> Task input:

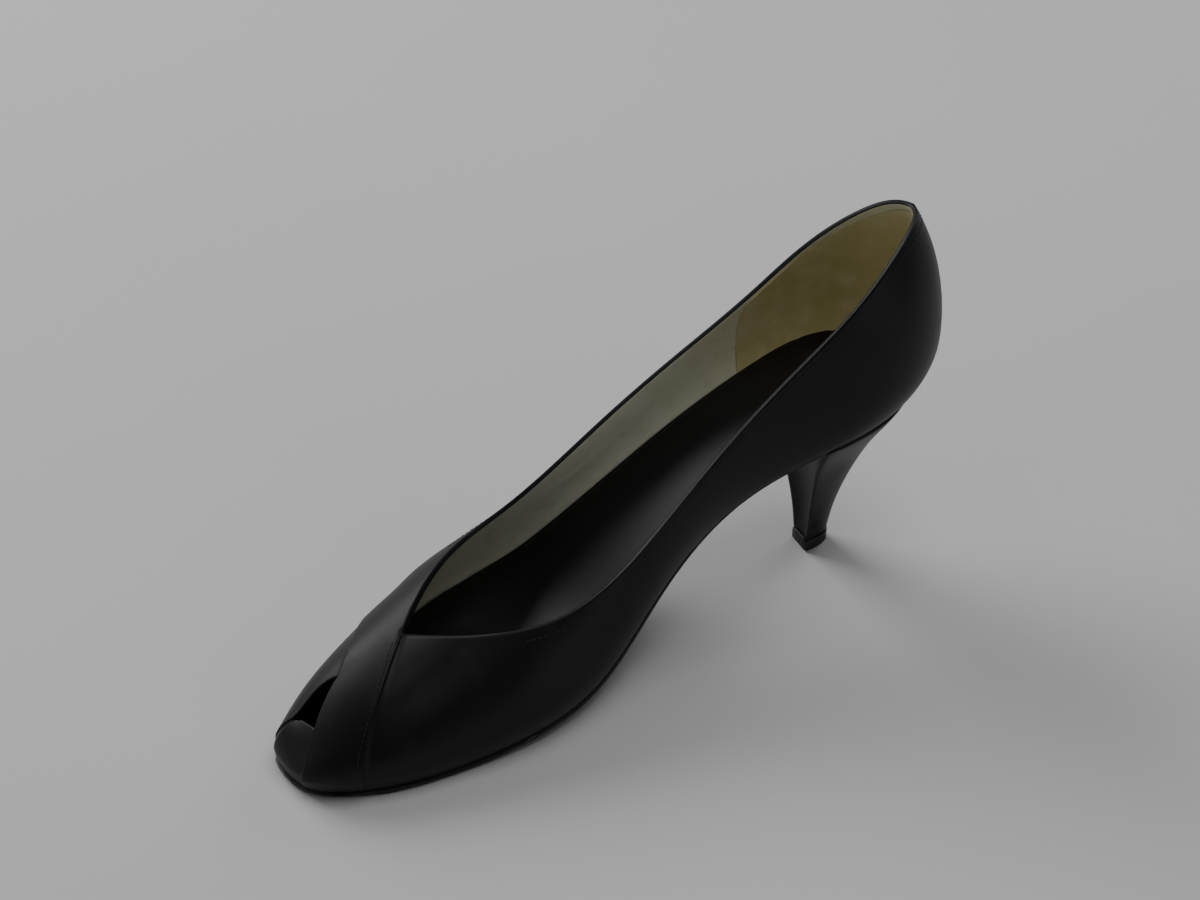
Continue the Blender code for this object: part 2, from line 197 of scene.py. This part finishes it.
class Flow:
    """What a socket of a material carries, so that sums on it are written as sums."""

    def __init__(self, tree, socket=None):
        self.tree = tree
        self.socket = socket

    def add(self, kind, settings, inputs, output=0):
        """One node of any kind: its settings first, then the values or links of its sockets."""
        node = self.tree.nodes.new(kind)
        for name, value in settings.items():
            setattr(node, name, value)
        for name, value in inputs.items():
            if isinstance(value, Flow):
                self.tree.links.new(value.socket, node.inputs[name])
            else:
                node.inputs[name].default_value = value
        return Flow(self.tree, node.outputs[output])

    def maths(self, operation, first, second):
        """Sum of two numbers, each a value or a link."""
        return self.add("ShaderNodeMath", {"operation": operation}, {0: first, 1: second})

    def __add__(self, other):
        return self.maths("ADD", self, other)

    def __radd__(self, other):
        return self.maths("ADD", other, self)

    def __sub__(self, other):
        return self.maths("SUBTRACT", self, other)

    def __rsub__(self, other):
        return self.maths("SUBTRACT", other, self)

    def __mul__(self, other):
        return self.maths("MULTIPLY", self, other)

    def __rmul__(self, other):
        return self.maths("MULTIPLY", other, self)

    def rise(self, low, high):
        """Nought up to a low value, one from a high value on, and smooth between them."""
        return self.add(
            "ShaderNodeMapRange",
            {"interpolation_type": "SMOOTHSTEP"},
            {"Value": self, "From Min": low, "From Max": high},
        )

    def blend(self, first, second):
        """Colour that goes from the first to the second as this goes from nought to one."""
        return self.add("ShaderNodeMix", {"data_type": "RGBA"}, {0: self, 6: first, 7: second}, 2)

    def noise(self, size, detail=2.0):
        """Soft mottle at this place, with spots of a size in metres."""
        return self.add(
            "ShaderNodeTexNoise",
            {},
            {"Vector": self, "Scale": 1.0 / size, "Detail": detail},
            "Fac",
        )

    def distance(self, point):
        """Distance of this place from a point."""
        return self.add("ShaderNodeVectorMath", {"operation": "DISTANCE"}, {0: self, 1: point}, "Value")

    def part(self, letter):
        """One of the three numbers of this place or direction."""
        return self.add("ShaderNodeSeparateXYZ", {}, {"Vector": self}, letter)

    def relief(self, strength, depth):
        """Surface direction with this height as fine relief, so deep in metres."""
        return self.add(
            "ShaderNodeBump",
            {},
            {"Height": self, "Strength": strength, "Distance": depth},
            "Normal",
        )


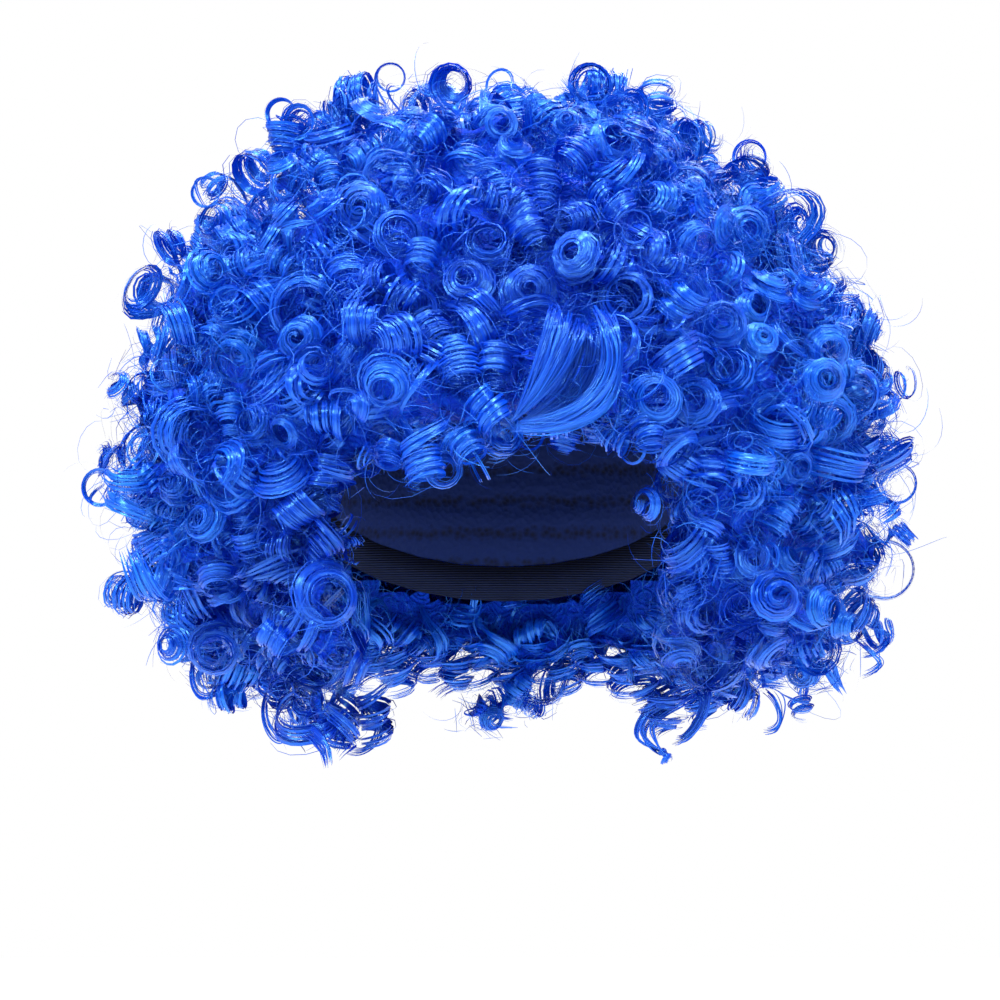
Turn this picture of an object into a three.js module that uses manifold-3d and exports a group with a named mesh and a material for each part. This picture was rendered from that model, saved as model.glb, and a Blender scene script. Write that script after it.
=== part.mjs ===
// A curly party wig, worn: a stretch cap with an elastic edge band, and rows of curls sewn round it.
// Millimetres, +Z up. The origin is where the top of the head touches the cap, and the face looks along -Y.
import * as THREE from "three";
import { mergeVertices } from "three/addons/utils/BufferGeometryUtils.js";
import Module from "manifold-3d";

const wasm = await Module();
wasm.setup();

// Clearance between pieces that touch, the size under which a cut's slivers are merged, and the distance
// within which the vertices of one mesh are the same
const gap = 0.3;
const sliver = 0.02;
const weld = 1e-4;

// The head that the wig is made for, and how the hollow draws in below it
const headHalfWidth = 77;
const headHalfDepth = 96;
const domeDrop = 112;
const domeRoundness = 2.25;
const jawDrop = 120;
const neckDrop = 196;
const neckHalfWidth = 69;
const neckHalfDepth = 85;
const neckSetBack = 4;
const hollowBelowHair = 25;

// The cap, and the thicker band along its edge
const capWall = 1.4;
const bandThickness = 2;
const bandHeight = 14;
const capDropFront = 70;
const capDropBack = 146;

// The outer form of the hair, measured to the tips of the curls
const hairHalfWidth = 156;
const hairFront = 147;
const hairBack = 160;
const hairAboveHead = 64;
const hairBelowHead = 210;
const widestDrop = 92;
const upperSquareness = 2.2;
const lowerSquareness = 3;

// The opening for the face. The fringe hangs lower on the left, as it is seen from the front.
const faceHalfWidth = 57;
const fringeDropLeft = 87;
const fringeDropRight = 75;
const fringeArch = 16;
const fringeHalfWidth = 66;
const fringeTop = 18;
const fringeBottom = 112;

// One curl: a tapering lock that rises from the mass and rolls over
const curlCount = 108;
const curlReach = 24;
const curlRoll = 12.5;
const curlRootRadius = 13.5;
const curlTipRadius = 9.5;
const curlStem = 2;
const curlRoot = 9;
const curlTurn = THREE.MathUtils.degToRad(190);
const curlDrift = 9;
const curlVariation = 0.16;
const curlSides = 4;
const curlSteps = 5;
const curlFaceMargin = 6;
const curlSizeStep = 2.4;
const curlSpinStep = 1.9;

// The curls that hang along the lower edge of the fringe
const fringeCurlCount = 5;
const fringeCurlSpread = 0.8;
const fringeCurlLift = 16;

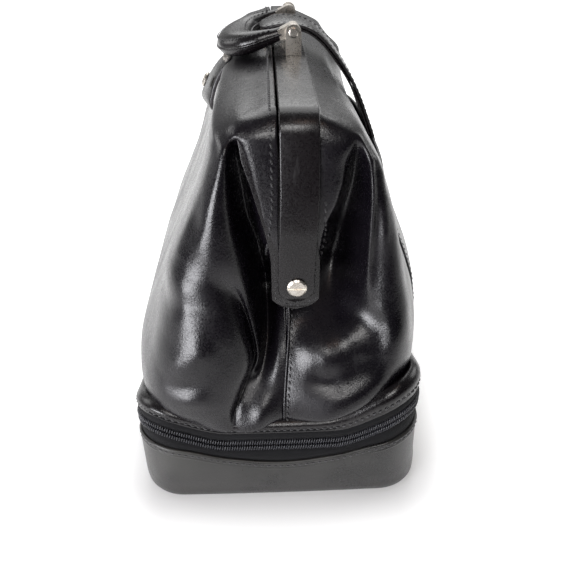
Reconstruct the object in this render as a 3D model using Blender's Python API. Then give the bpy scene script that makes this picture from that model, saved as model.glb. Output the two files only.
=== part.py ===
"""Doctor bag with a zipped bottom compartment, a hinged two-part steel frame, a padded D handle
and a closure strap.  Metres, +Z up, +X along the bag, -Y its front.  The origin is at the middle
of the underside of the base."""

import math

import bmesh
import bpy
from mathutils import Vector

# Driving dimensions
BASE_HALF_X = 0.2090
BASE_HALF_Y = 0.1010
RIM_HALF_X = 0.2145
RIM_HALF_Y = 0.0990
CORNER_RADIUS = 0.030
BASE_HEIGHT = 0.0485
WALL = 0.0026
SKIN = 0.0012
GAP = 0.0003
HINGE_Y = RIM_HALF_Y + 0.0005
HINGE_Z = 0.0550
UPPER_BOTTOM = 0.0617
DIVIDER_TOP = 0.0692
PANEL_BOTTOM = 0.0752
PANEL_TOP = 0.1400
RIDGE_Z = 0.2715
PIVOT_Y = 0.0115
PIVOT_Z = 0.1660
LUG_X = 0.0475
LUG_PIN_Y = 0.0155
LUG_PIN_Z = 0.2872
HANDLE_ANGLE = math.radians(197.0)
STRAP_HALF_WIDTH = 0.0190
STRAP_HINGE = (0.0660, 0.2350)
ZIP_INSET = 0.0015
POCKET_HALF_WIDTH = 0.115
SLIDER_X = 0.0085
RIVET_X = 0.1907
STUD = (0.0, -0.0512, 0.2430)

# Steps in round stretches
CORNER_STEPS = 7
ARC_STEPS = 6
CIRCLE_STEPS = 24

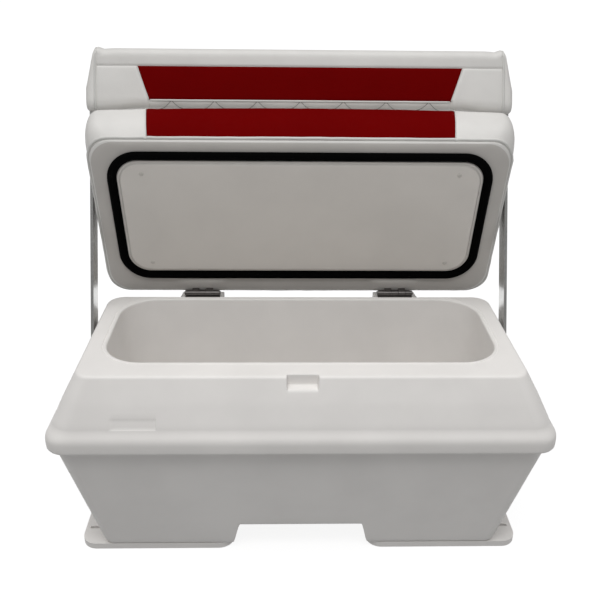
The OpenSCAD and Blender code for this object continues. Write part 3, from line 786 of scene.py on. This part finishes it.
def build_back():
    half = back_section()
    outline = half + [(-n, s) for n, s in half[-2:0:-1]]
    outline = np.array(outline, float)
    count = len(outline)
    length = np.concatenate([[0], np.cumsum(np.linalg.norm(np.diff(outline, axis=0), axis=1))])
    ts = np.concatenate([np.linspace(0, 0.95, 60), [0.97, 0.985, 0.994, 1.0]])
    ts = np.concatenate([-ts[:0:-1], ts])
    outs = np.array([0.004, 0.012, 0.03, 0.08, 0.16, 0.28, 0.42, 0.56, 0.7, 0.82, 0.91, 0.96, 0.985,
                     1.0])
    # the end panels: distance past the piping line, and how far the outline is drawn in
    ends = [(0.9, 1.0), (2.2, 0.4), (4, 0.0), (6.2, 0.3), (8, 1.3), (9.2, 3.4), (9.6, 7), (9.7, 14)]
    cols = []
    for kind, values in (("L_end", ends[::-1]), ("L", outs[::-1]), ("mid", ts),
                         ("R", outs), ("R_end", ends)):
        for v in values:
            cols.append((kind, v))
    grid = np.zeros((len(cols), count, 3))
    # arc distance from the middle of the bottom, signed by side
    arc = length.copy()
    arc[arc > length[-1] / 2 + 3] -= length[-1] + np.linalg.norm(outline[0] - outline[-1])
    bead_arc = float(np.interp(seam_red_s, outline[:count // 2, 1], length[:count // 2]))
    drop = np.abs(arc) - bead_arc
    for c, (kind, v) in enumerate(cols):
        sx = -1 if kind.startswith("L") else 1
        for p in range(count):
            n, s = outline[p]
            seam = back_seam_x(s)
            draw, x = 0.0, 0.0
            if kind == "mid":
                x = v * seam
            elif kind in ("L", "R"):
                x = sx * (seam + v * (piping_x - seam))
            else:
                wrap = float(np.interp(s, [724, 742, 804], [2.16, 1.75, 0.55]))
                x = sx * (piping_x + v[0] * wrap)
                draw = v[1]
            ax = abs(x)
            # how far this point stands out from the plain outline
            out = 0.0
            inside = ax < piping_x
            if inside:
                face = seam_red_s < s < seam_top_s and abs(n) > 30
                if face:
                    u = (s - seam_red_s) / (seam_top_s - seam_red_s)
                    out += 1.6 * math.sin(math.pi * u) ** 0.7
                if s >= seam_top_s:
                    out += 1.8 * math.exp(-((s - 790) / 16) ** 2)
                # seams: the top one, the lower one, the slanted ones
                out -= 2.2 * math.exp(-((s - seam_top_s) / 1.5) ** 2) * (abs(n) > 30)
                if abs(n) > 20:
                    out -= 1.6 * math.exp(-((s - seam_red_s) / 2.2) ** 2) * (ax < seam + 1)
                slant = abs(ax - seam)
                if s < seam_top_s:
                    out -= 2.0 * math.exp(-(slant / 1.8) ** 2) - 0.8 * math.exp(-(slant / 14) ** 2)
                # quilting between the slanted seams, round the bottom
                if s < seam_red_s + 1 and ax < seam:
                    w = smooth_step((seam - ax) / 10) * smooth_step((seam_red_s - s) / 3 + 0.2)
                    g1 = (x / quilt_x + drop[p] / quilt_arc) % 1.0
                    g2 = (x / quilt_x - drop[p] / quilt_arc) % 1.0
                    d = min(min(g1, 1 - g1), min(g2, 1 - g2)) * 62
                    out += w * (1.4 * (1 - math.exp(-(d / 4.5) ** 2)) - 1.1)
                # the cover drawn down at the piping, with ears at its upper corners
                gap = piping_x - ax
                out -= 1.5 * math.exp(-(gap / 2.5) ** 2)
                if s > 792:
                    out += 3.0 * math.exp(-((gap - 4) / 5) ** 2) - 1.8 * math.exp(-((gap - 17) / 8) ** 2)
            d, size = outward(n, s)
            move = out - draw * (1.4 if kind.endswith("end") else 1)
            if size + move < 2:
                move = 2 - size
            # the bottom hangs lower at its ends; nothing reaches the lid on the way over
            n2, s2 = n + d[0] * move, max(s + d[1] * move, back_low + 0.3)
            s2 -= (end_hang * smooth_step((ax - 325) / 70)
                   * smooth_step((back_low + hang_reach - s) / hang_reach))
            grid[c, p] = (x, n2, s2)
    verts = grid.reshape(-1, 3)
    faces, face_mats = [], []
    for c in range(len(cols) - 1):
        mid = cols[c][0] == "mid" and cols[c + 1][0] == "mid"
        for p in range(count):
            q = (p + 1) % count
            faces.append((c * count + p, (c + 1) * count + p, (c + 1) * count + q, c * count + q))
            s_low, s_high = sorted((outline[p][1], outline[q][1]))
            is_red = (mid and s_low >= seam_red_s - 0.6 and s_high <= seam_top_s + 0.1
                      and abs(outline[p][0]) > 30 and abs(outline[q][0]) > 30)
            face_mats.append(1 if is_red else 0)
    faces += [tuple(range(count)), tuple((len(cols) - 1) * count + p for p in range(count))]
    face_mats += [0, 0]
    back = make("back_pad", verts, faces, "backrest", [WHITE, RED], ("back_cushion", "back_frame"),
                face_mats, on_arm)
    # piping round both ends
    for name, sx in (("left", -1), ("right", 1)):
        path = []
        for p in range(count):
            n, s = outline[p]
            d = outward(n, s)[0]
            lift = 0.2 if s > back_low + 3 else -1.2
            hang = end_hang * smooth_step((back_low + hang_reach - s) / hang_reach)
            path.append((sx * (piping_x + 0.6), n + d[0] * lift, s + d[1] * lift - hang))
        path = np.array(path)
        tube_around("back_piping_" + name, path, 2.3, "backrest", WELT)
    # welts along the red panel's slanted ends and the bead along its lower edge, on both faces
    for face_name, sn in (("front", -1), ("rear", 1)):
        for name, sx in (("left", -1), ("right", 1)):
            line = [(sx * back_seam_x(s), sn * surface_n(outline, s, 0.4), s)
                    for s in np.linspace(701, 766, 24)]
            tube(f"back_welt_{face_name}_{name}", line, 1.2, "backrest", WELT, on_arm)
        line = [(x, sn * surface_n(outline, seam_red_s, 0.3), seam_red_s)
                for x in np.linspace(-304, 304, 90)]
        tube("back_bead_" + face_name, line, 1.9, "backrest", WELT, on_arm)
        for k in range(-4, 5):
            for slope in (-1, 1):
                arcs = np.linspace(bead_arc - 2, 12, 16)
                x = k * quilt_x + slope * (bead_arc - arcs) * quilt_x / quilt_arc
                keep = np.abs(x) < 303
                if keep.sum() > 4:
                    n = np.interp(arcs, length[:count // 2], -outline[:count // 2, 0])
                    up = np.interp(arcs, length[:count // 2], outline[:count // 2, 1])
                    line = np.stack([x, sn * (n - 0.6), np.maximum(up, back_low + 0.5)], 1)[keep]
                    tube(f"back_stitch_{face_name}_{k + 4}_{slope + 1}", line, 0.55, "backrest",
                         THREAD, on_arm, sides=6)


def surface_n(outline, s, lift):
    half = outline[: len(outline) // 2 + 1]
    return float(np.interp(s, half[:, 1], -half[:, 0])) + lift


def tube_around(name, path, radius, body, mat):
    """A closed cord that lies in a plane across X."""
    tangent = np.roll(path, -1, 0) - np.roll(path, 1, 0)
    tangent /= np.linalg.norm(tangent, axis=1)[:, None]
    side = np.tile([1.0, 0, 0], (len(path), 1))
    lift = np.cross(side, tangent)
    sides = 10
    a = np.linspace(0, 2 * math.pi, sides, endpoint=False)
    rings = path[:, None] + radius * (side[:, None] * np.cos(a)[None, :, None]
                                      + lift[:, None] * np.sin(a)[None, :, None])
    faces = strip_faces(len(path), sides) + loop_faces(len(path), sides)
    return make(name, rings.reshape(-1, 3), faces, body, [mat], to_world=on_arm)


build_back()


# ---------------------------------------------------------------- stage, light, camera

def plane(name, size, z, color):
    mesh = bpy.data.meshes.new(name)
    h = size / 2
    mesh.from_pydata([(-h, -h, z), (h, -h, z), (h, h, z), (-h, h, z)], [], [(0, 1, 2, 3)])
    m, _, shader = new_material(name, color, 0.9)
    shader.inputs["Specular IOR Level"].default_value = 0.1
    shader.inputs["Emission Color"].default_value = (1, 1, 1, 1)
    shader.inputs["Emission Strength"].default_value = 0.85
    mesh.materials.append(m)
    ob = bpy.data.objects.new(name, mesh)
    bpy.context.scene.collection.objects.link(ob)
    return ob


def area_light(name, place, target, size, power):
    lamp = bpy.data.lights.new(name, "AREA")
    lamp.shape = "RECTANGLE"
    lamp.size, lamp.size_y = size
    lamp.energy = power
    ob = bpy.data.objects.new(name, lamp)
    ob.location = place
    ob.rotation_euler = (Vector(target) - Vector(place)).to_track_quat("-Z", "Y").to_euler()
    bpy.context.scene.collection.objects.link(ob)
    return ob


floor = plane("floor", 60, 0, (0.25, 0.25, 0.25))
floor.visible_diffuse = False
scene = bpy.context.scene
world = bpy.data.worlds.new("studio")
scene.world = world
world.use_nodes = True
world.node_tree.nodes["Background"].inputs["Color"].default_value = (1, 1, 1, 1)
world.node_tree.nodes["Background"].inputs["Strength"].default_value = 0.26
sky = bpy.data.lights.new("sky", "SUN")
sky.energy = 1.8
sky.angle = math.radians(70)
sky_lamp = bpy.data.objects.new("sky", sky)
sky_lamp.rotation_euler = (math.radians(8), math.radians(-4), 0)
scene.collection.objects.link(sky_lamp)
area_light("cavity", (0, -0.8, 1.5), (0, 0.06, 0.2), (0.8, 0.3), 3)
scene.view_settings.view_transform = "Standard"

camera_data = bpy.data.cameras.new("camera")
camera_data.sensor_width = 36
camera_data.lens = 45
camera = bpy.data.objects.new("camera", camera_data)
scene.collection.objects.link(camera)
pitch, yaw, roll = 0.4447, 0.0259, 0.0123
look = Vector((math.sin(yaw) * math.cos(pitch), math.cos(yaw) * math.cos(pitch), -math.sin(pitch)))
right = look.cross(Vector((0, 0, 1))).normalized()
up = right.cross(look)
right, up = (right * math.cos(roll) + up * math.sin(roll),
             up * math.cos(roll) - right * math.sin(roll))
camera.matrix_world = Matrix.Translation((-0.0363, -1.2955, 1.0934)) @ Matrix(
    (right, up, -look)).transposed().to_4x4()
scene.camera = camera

> Goal: Repeat, exactly and only, the lines from the beginning of the material through the line that contains "self.socket = socket".

> Response to the task:
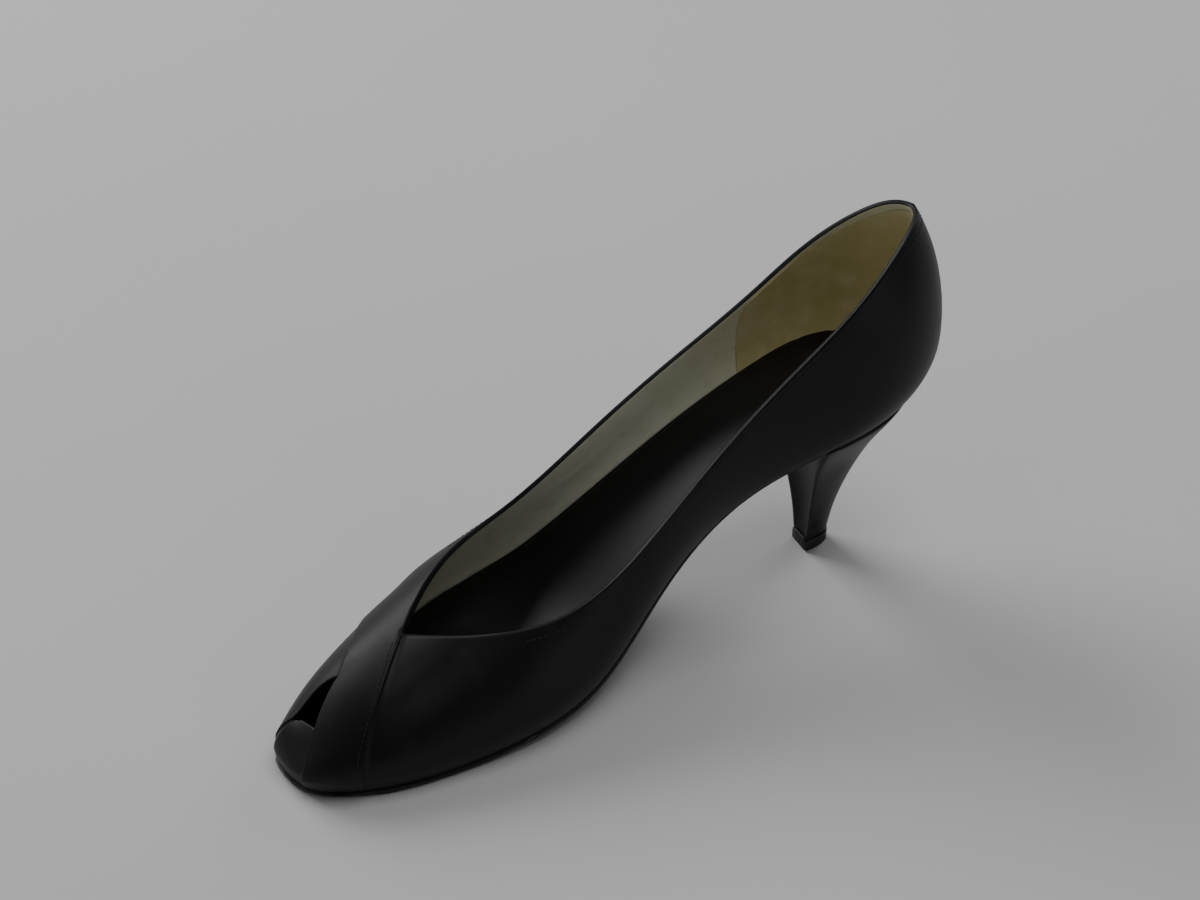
Continue the Blender code for this object: part 2, from line 197 of scene.py. This part finishes it.
class Flow:
    """What a socket of a material carries, so that sums on it are written as sums."""

    def __init__(self, tree, socket=None):
        self.tree = tree
        self.socket = socket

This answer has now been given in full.